Here are some tips that can help:
Take Note of the Lowest Subscores
You can get your ACT results after about 2 to 8 weeks after the test, through online or mail. Once you get the scores, (Composite, Section, Subsection), take note of the lowest section scores.
These are the sections you’ll need to focus on more when you prepare for the next ACT test. If you scored 34 on both Science and Math, and 24 on English and Reading, then you need to devote a lot more time on preparing for the English and Reading sections.
In fact, starting September 2020 you don’t even have to retake the entire test. You can retake only the particular sections you want. If your Math score wasn’t satisfactory for you but you got great grades for the other sections, just retake the Math section—and study just for that section.
Manage Your Test-Taking Time
By now you should now the value of taking practice tests. But when you take these tests, time yourself for each section. The ACT only allows you so much time for each section, so you need to maximize the time you have. You need to maintain a proper pace.
Improve Your Reading Speed
It also helps with time management if you’re able to read more quickly so you’re able to glean the necessary info faster. You may want to speed up your reading, and improve your skimming skills.
Try out various tactics to see which works best for you. For some sections, you may only need to read the first and last sentences of each paragraph to get by.
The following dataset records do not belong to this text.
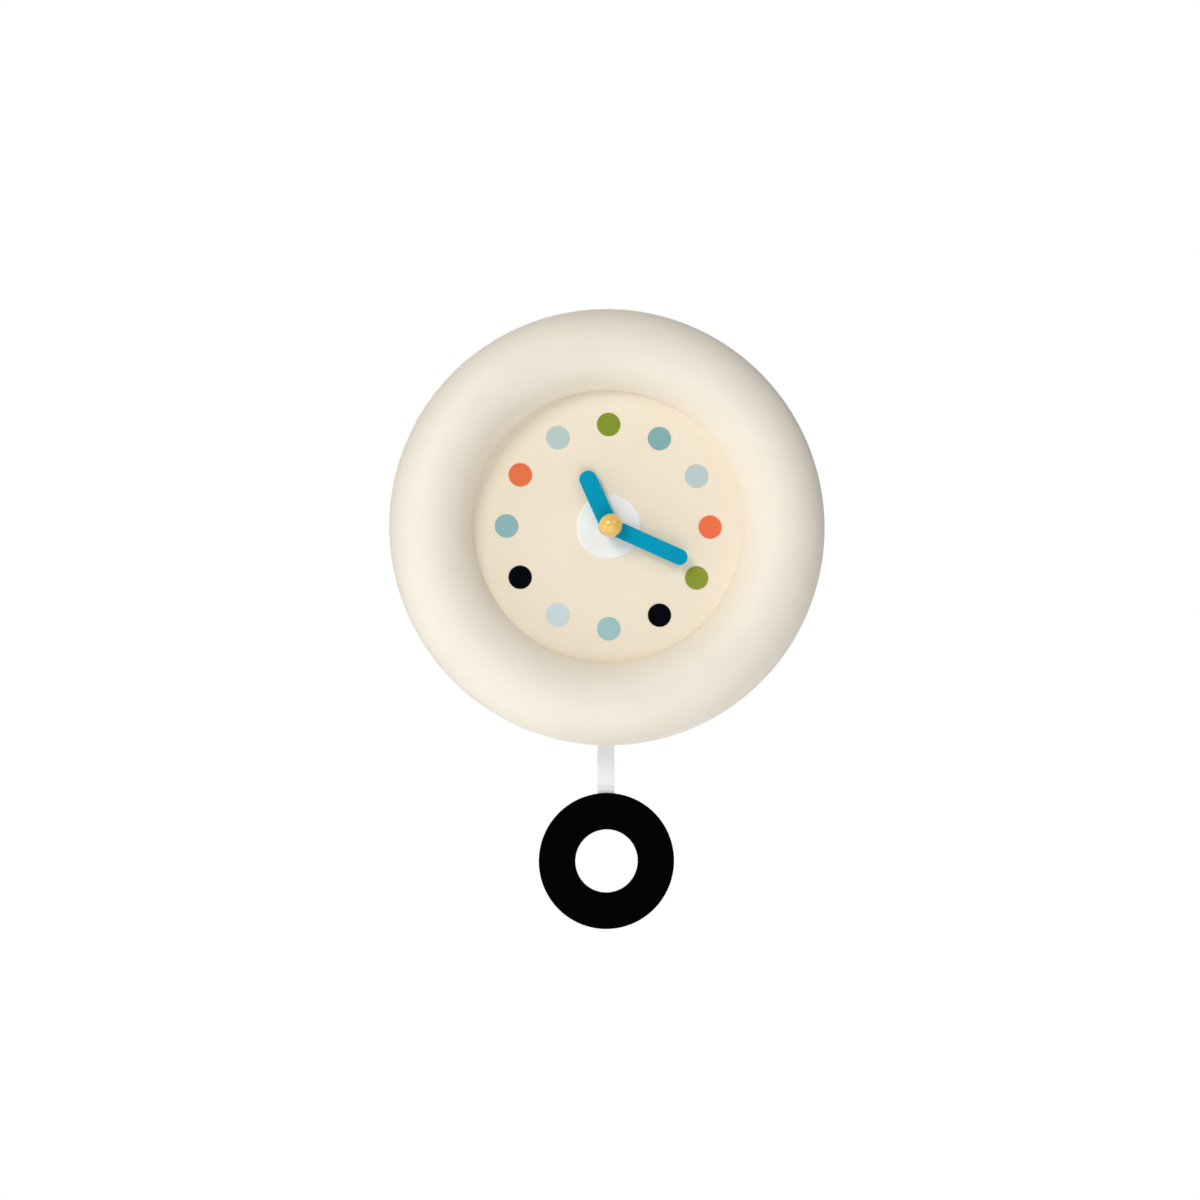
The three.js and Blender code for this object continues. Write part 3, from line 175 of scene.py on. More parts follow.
def turning_tree():
    """Turns a mesh's outline, held as (distance from the axis, depth), all the way round."""
    tree = bpy.data.node_groups.new("turned_part", "GeometryNodeTree")
    for label, kind in (
        ("Outline", "NodeSocketGeometry"),
        ("Sides", "NodeSocketInt"),
        ("Turn", "NodeSocketVector"),
        ("Place", "NodeSocketVector"),
        ("Finish", "NodeSocketMaterial"),
    ):
        tree.interface.new_socket(label, in_out="INPUT", socket_type=kind)
    tree.interface.new_socket("Part", in_out="OUTPUT", socket_type="NodeSocketGeometry")

    def taken(label):
        return Wire.node(tree, "NodeGroupInput", out=label)

    count = Wire.node(tree, "GeometryNodeAttributeDomainSize", (), {"Geometry": taken("Outline")})
    grid = Wire.node(tree, "GeometryNodeMeshGrid", (), {
        "Size X": taken("Sides"),
        "Size Y": count - 1,
        "Vertices X": taken("Sides") + 1,
        "Vertices Y": count,
    })
    across, along, _ = Wire.node(tree, "GeometryNodeInputPosition").parts()
    step = across + taken("Sides") * 0.5
    row = along + (count - 1) * 0.5
    row = row.maths("ROUND", row)
    point = Wire.node(tree, "GeometryNodeSampleIndex", {"data_type": "FLOAT_VECTOR"}, {
        "Geometry": taken("Outline"),
        "Value": Wire.node(tree, "GeometryNodeInputPosition"),
        "Index": row,
    })
    radius, depth, _ = point.parts()
    angle = step * math.tau / taken("Sides")
    place = Wire.node(tree, "ShaderNodeCombineXYZ", (), {
        "X": radius * angle.maths("COSINE", angle),
        "Y": depth,
        "Z": radius * angle.maths("SINE", angle),
    })
    shell = Wire.node(tree, "GeometryNodeSetPosition", (), {"Geometry": grid, "Position": place})
    closed = Wire.node(tree, "GeometryNodeMergeByDistance", (), {
        "Geometry": shell,
        "Distance": 0.002 * MM,
    })
    moved = Wire.node(tree, "GeometryNodeTransform", (), {
        "Geometry": closed,
        "Rotation": taken("Turn"),
        "Translation": taken("Place"),
    })
    real = Wire.node(tree, "GeometryNodeRealizeInstances", (), {"Geometry": moved})
    dressed = Wire.node(tree, "GeometryNodeSetMaterial", (), {
        "Geometry": real,
        "Material": taken("Finish"),
    })
    Wire.node(tree, "NodeGroupOutput", (), {"Part": dressed})
    return tree


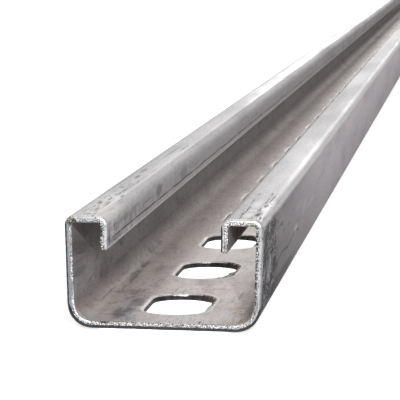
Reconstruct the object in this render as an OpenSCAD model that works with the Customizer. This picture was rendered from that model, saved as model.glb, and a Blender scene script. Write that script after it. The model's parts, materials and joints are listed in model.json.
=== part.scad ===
// Slotted strut channel: one length of roll-formed C section with inturned lips
// and a row of oblong bolt slots punched through its back.
//
// The back lies on Z = 0, the open side faces +Z and the length runs along Y.
// The origin is in the middle of the length, in the middle of the width, on the
// back's outer face. All sizes are in millimetres.

/* [Section] */
// Overall width across the two side walls
section_w = 41; // [36:0.5:60]
// Overall height from the back to the top of the lips
section_h = 23.5; // [20:0.5:62]
// Thickness of the steel strip
sheet_t = 1.5; // [1:0.1:2]
// Clear opening between the two lips
mouth_w = 23.4; // [18:0.1:24]
// Depth of each lip, measured down from the top
lip_d = 7.1; // [5:0.1:9]

/* [Bends] */
// Outside radius of the two bends between back and walls
back_bend_r = 5.6; // [3:0.1:8]
// Outside radius of the four bends at the top of the walls and lips
lip_bend_r = 2.1; // [1.6:0.1:3]

/* [Length] */
// Length of the bar
bar_l = 2000; // [200:50:3000]

/* [Slots] */
// Width of each slot, across the bar
slot_w = 13.5; // [9:0.5:15]
// Length of each slot, end to end along the bar
slot_l = 27; // [20:0.5:34]
// Distance from the centre of one slot to the centre of the next
slot_pitch = 50; // [40:1:100]
// Distance from the cut end of the bar to the centre of its first slot
slot_first = 25; // [20:1:100]

/* [Hidden] */
$fn = 48;
half_w = section_w / 2;
slot_n = floor((bar_l - 2 * slot_first) / slot_pitch + 0.001) + 1;
lip_w = half_w - mouth_w / 2;   // flange width, wall to lip, outside to outside
eps = 0.01;                     // overlap that fuses neighbouring strips

// A quarter of a ring: the section of one 90 degree bend. Its centre is at the
// origin and it fills the quadrant that starts at angle a.
module bend(r_out, a) {
    rotate(a) difference() {
        intersection() {
            circle(r = r_out);
            square(r_out + 1);
        }
        circle(r = r_out - sheet_t);
    }
}

// A flat stretch of strip from (x0, y0) to (x1, y1)
module strip(x0, y0, x1, y1) {
    translate([min(x0, x1), min(y0, y1)]) square([abs(x1 - x0), abs(y1 - y0)]);
}

// Right-hand half of the section: half the back, a wall, a flange and a lip
module half_section() {
    wall_x = half_w - sheet_t;
    flange_z = section_h - sheet_t;
    lip_x = mouth_w / 2;
    // back
    strip(-eps, 0, half_w - back_bend_r + eps, sheet_t);
    // bend from the back up to the wall
    translate([half_w - back_bend_r, back_bend_r]) bend(back_bend_r, -90);
    // wall
    strip(wall_x, back_bend_r - eps, half_w, section_h - lip_bend_r + eps);
    // bend from the wall in to the flange
    translate([half_w - lip_bend_r, section_h - lip_bend_r]) bend(lip_bend_r, 0);
    // flange
    strip(lip_x + lip_bend_r - eps, flange_z, half_w - lip_bend_r + eps, section_h);
    // bend from the flange down to the lip
    translate([lip_x + lip_bend_r, section_h - lip_bend_r]) bend(lip_bend_r, 90);
    // lip
    strip(lip_x, section_h - lip_d, lip_x + sheet_t, section_h - lip_bend_r + eps);
}

// The whole section, drawn with X across and Y up
module section() {
    half_section();
    mirror([1, 0]) half_section();
}

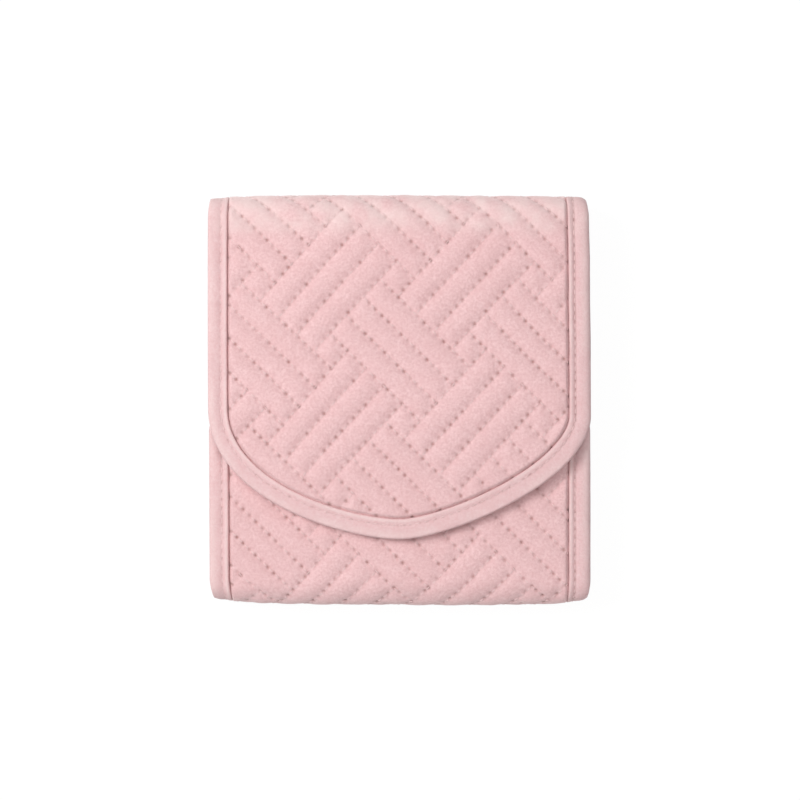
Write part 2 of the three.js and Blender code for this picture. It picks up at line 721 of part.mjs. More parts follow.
// One tape with its row of teeth: a comb whose teeth pass between those of the other row
function zipRow(side) {
  const half = ZIP_LENGTH / 2;
  const [root, tip] = [ZIP_TOOTH_ROOT, ZIP_TOOTH_ROOT - ZIP_TOOTH_REACH];
  const [from, to] = [side * root, side * ZIP_TAPE_WIDTH].sort((a, b) => a - b);
  const tape = slab(-half, half, from, to, POCKET_FACE, POCKET_FACE + ZIP_TAPE_THICKNESS);
  const comb = [[-half, root + ZIP_TOOTH_CORD], [-half, root]];
  const shift = side > 0 ? 0 : ZIP_TOOTH_PITCH / 2;
  for (let x = -half + ZIP_TOOTH_PITCH / 2 + shift; x < half - ZIP_TOOTH_PITCH; x += ZIP_TOOTH_PITCH) {
    const end = x + ZIP_TOOTH_WIDTH;
    comb.push([x, root], [x, tip], [end, tip], [end, root]);
  }
  comb.push([half, root], [half, root + ZIP_TOOTH_CORD]);
  const outline = comb.map(([x, y]) => new THREE.Vector2(x, side * y));
  const top = POCKET_FACE + ZIP_TOOTH_THICKNESS;
  const teeth = prism(outline, POCKET_FACE, top);
  return toGeometry(toSolid(tape).add(toSolid(teeth))).translate(0, ZIP_Y, 0);
}

const SLIDER_X = ZIP_LENGTH / 2 - ZIP_END_STOP;
const SLIDER_TOP = POCKET_FACE + ZIP_TOOTH_THICKNESS + ZIP_SLIDER_GAP + ZIP_SLIDER_WALL;
const PULL_EYE_RADIUS = ZIP_PIN + LAYER_CLEARANCE + ZIP_PULL_THICKNESS;
const PULL_AXIS_Z = SLIDER_TOP + PULL_EYE_RADIUS + LAYER_CLEARANCE;

// The slider is a channel over both rows of teeth, with a bail on top for the pull
function zipSlider() {
  const inside = ZIP_OPENING - LAYER_CLEARANCE;
  const outside = inside + ZIP_SLIDER_WALL;
  const low = POCKET_FACE + ZIP_TAPE_THICKNESS + ZIP_SLIDER_GAP;
  const under = SLIDER_TOP - ZIP_SLIDER_WALL;
  const round = ZIP_SLIDER_WALL / 2;
  const section = [
    [-outside, low], [-inside, low], [-inside, under], [inside, under], [inside, low], [outside, low],
    [outside, SLIDER_TOP - round], [outside - round, SLIDER_TOP],
    [round - outside, SLIDER_TOP], [-outside, SLIDER_TOP - round],
  ].map(([y, z]) => new THREE.Vector2(y, z));
  const channel = new THREE.ExtrudeGeometry(new THREE.Shape(section), {
    depth: ZIP_SLIDER_LENGTH,
    bevelEnabled: false,
  });
  channel.rotateX(Math.PI / 2).rotateZ(Math.PI / 2);
  channel.translate(SLIDER_X - ZIP_SLIDER_LENGTH / 2, ZIP_Y, 0);
  const postInside = ZIP_PULL_NECK / 2 + LAYER_CLEARANCE;
  const postOutside = postInside + ZIP_SLIDER_WALL;
  let slider = toSolid(channel);
  for (const side of [-1, 1]) {
    const [from, to] = [side * postInside, side * postOutside].sort((a, b) => a - b);
    const post = slab(SLIDER_X - ZIP_PIN * 2, SLIDER_X + ZIP_PIN * 2, ZIP_Y + from, ZIP_Y + to,
      SLIDER_TOP - round, PULL_AXIS_Z + ZIP_PIN * 2);
    slider = slider.add(toSolid(post));
  }
  const reach = postInside + round;
  const pin = slab(SLIDER_X - ZIP_PIN, SLIDER_X + ZIP_PIN, ZIP_Y - reach, ZIP_Y + reach,
    PULL_AXIS_Z - ZIP_PIN, PULL_AXIS_Z + ZIP_PIN);
  return toGeometry(slider.add(toSolid(pin)));
}

// The pull is a flat drop with an eye round the slider's pin, lying back along the zip at rest
function zipPull() {
  const half = ZIP_PULL_THICKNESS / 2;
  const neckLength = PULL_EYE_RADIUS + ZIP_PULL_THICKNESS;
  const eye = new THREE.Shape();
  const mouth = Math.PI - ZIP_PULL_EYE_MOUTH;
  eye.absarc(0, 0, PULL_EYE_RADIUS, mouth, -mouth, true);
  eye.lineTo(-neckLength, -half);
  eye.lineTo(-neckLength, half);
  const bore = new THREE.Path();
  bore.absarc(0, 0, PULL_EYE_RADIUS - ZIP_PULL_THICKNESS, 0, 2 * Math.PI, false);
  eye.holes.push(bore);
  const loop = new THREE.ExtrudeGeometry(eye, {
    depth: ZIP_PULL_NECK,
    bevelEnabled: false,
    curveSegments: ZIP_PULL_EYE_STEPS,
  });
  loop.rotateX(Math.PI / 2).translate(SLIDER_X, ZIP_Y + ZIP_PULL_NECK / 2, PULL_AXIS_Z);
  const end = ZIP_PULL_LENGTH - ZIP_PULL_WIDTH / 2;
  const plate = new THREE.Shape();
  plate.moveTo(-neckLength + half, -ZIP_PULL_NECK / 2);
  plate.lineTo(-neckLength + half, ZIP_PULL_NECK / 2);
  plate.absarc(-end, 0, ZIP_PULL_WIDTH / 2, Math.PI / 3, -Math.PI / 3, false);
  const drop = new THREE.ExtrudeGeometry(plate, {
    depth: ZIP_PULL_THICKNESS,
    bevelEnabled: false,
    curveSegments: ZIP_PULL_TIP_STEPS,
  });
  drop.translate(SLIDER_X, ZIP_Y, PULL_AXIS_Z - half);
  return toGeometry(toSolid(loop).add(toSolid(drop)));
}

// Press stud: the stud stands on the lining, the socket is riveted through the strap above it
const STRAP_UNDERSIDE = LINING_FACE + STRAP_LIFT;
const STRAP_FACE = STRAP_UNDERSIDE + STRAP_CLOTH;
const SOCKET_INNER = STUD_NUB_RADIUS + STUD_CLEARANCE;
const SOCKET_STEM = SOCKET_INNER + STRAP_CLOTH;
const STRAP_HOLE = SOCKET_STEM + LAYER_CLEARANCE;

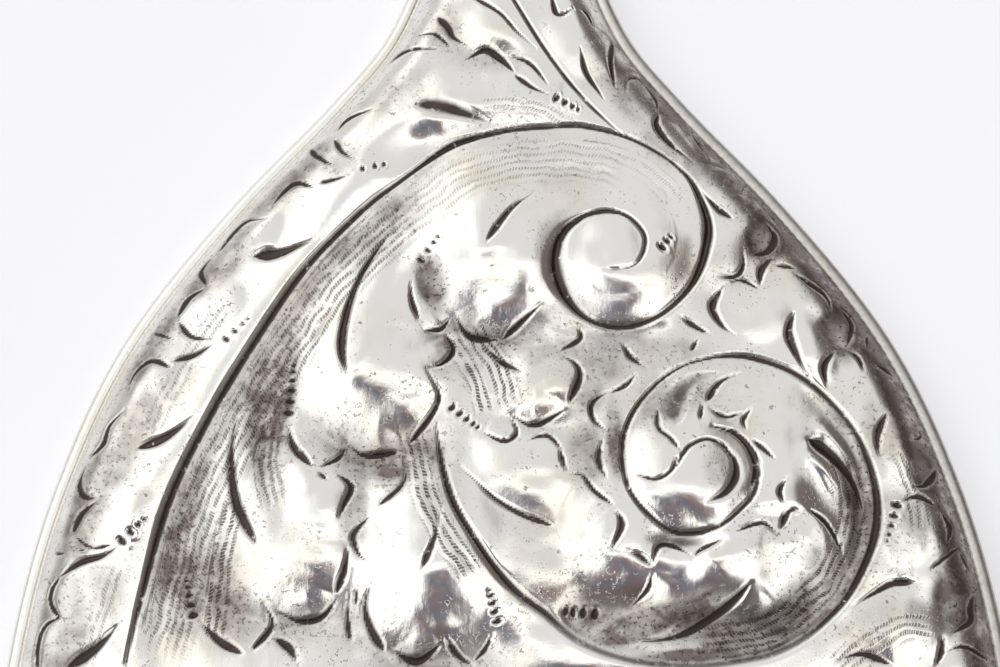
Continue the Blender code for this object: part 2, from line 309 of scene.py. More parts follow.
def leaf_end(sheet, tip, heading, ahead=14.0, rise=1.45, drop=1.05, recover=4.0, radius=36.0):
    """A rounded leaf end: a cap that falls away to its tip, in a valley that comes back up further off.

    The cap has this radius across, and stands highest, by rise, at the distance ahead from its tip.
    The valley goes down by drop, and comes back up over the distance recover.
    """
    reach = 3.0 * ahead
    block = sheet.block((tip[0] - reach, tip[1] - reach), (tip[0] + reach, tip[1] + reach))
    dx, dy = sheet.x[block] - tip[0], sheet.y[block] - tip[1]
    c, s = math.cos(math.radians(heading)), math.sin(math.radians(heading))
    forth, across = dx * c + dy * s, dy * c - dx * s
    past_crest = np.maximum(1 + forth / ahead, 0)
    behind_crest = np.maximum(-forth - ahead, 0)
    cap = rise * np.exp(-((behind_crest / (1.2 * ahead)) ** 2)) - (rise + drop) * past_crest**2
    cap -= across**2 / (2 * radius) + 0.04 * behind_crest**2 / (behind_crest + 8.0)
    valley = -drop * np.exp(-((forth / recover) ** 2) - (across / (2.5 * recover)) ** 2)
    joined = 0.5 * (cap + valley + np.sqrt((cap - valley) ** 2 + CAP_FILLET**2))
    sheet.relief[block] += joined * fade(-np.hypot(dx, dy), -reach, -0.5 * reach)


def oval(sheet, centre, radii, angle):
    """The block round an oval, with each point's distance from its centre as a share of the radius there."""
    cx, cy = centre
    reach = 1.6 * max(radii)
    block = sheet.block((cx - reach, cy - reach), (cx + reach, cy + reach))
    dx, dy = sheet.x[block] - cx, sheet.y[block] - cy
    c, s = math.cos(math.radians(angle)), math.sin(math.radians(angle))
    return block, np.hypot((dx * c + dy * s) / radii[0], (dy * c - dx * s) / radii[1])


def film(sheet, centre, radii, amount, angle=0.0):
    """A patch of brown film on the silver: tarnish in some places and painted shade in others."""
    block, r = oval(sheet, centre, radii, angle)
    sheet.shade[block] = np.maximum(sheet.shade[block], amount * fade(-r, -1.35, -0.5))


def painted_highlight_patch(sheet, centre, radii, amount):
    """A patch painted brighter than its depth would leave it, by taking film away: a painted highlight."""
    block, r = oval(sheet, centre, radii, 0.0)
    sheet.shade[block] -= amount * fade(-r, -1.35, -0.5)


def dome(sheet, centre, radii, height, angle=0.0):
    """A boss raised from behind, or a hollow where height is negative."""
    block, r = oval(sheet, centre, radii, angle)
    inside = 1 - r**2
    bowl = 0.5 * (inside + np.sqrt(inside**2 + DOME_FILLET**2))
    sheet.relief[block] += height * bowl * fade(-r, -1.55, -1.0)


def ridge(sheet, points, width, height):
    """A rounded fold that stands up along a line, or a furrow where height is negative."""
    whole, distance, _, place, length = near(sheet, points, 2.5 * width)
    t = place / length
    share = np.sin(math.pi * np.clip(t, 0.03, 0.97)) ** 0.5
    sheet.relief[whole] += height * share * np.exp(-((distance / width) ** 2))


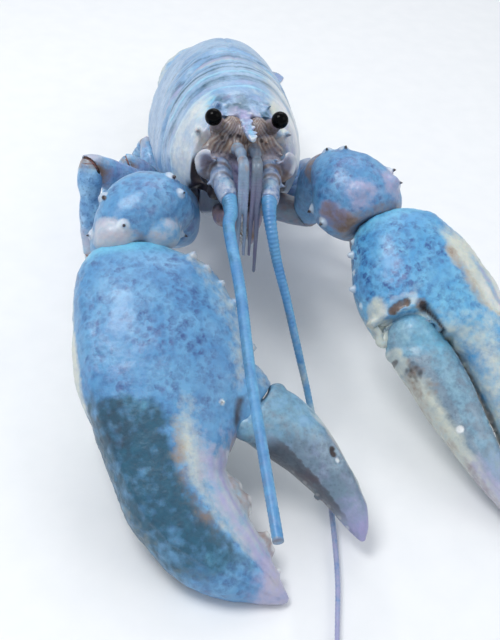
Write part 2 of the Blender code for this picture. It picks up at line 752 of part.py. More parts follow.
def hinged_finger(claw, name, rows, hinge, way):
    """The moving finger, whose flat root faces the palm's socket across a thin gap."""
    way = Vector(way).normalized() * GAP / 2
    rows = [(hinge[0] + way.x, hinge[1] + way.y, *rows[0][2:])] + rows[1:]
    return claw.solid(name, rows, claw.along(way.x, way.y))


def hinge_knob(claw, hinge, way, radius):
    """The knob of the palm that carries the moving finger."""
    way = Vector(way).normalized()
    end = Vector(hinge) - way * GAP / 2
    start = end - way * 16
    middle = end - way * 4
    stations = [
        (claw.at(*start), radius * 1.3, radius * 1.2),
        (claw.at(*middle), radius * 1.15, radius * 1.05),
        (claw.at(*end), radius, radius * 0.88),
    ]
    normal = claw.along(way.x, way.y)
    return thing("knob", tube(stations, claw.up, 14, 2.0, normal, normal), "shell_blue")


def hinge_cut(claw, hinge, way, gape):
    """A block that clears the palm's end for the moving finger, as far as the gape."""
    way = Vector(way).normalized()
    across = Vector((-way.y, way.x))
    reach, depth = 60.0, 30.0
    rings = []
    for ahead, near_side in ((-GAP / 2, -gape), (reach, -gape - reach * way.y)):
        corners = []
        for aside, rise in ((near_side, -depth), (reach, -depth), (reach, depth), (near_side, depth)):
            place = Vector(hinge) + way * ahead + across * aside
            corners.append(claw.at(place.x, place.y, rise))
        rings.append(corners)
    return thing("hinge_cut", loft(rings), "shell_blue")


def edge_of(rows, ahead, side):
    """The claw's edge in its own plane at a distance from the wrist; side is 1 for the inner edge."""
    inward, half_width, _ = along(rows, ahead)
    return inward + side * half_width


def make_crusher():
    """Right claw: broad, with rounded crushing teeth and a gaping moving finger."""
    palm = CRUSHER.solid("crusher_palm", CRUSHER_PALM, CRUSHER.forward)
    pieces = [hinge_knob(CRUSHER, CRUSHER_HINGE, CRUSHER_HINGE_WAY, 10.2)]
    for ahead, length, radius in ((76, 1.6, 2.0), (81, 2.2, 2.6), (87, 2.8, 3.0), (93.5, 3.0, 3.2)):
        inward = edge_of(CRUSHER_PALM, ahead, 1)
        pieces.append(CRUSHER.tooth(ahead, inward - 0.8, (0.1, 1), length, radius))
    for ahead, inward, length in ((100, 25.0, 2.6), (105.5, 27.2, 2.0), (110.5, 28.6, 1.5)):
        pieces.append(CRUSHER.tooth(ahead, inward - 0.8, (-0.5, 1), length, 2.2))
    inward = edge_of(CRUSHER_PALM, 50, 1)
    pieces.append(CRUSHER.tooth(50, inward - 3, (0.2, 1), 4.5, 5.0, tip=0.6))
    for ahead in (9, 16, 24, 34, 43):
        inward = edge_of(CRUSHER_PALM, ahead, 1)
        pieces.append(CRUSHER.tooth(ahead, inward - 1.6, (-0.35, 1, 0.35), 3.4, 2.4, rise=3.0, tip=0.3))
    fuse(palm, pieces)
    finger = hinged_finger(CRUSHER, "crusher_finger", CRUSHER_FINGER, CRUSHER_HINGE, CRUSHER_HINGE_WAY)
    teeth = []
    for ahead, inward, length, radius in (
        (72.5, 34.4, 1.2, 1.6), (76.0, 37.3, 1.3, 1.6), (79.8, 40.4, 1.5, 1.8), (84.0, 43.2, 1.8, 2.0),
        (88.6, 46.2, 3.0, 2.6), (93.0, 48.8, 1.6, 1.7), (96.8, 51.4, 1.4, 1.5), (100.3, 53.2, 1.1, 1.3),
    ):
        teeth.append(CRUSHER.tooth(ahead, inward + 0.9, (0.55, -0.83), length, radius))
    fuse(finger, teeth)
    trim_below_floor(palm)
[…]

In some cases, you may want to read the question first and then find the answer quickly by skimming the written passages for the answers.
Master the Math Basics
Make sure you also memorize the basic formulas that usually come up in the Math section. These include:
- Area of a circle
- Area of a parallelogram
- Area of a rectangle
- Area of a sector
- Area of trapezoid
- Area of triangles
- Pythagorean theorem
- Quadratic formula
- Slope-intercept formula
- Special types of triangles (equilateral, isosceles, 30-60-90, etc.),
- Trigonometry functions (sin, cos, tan, etc.)
Study, practice, and then rest on the day just before the ACT. That way, you’re primed and ready for test!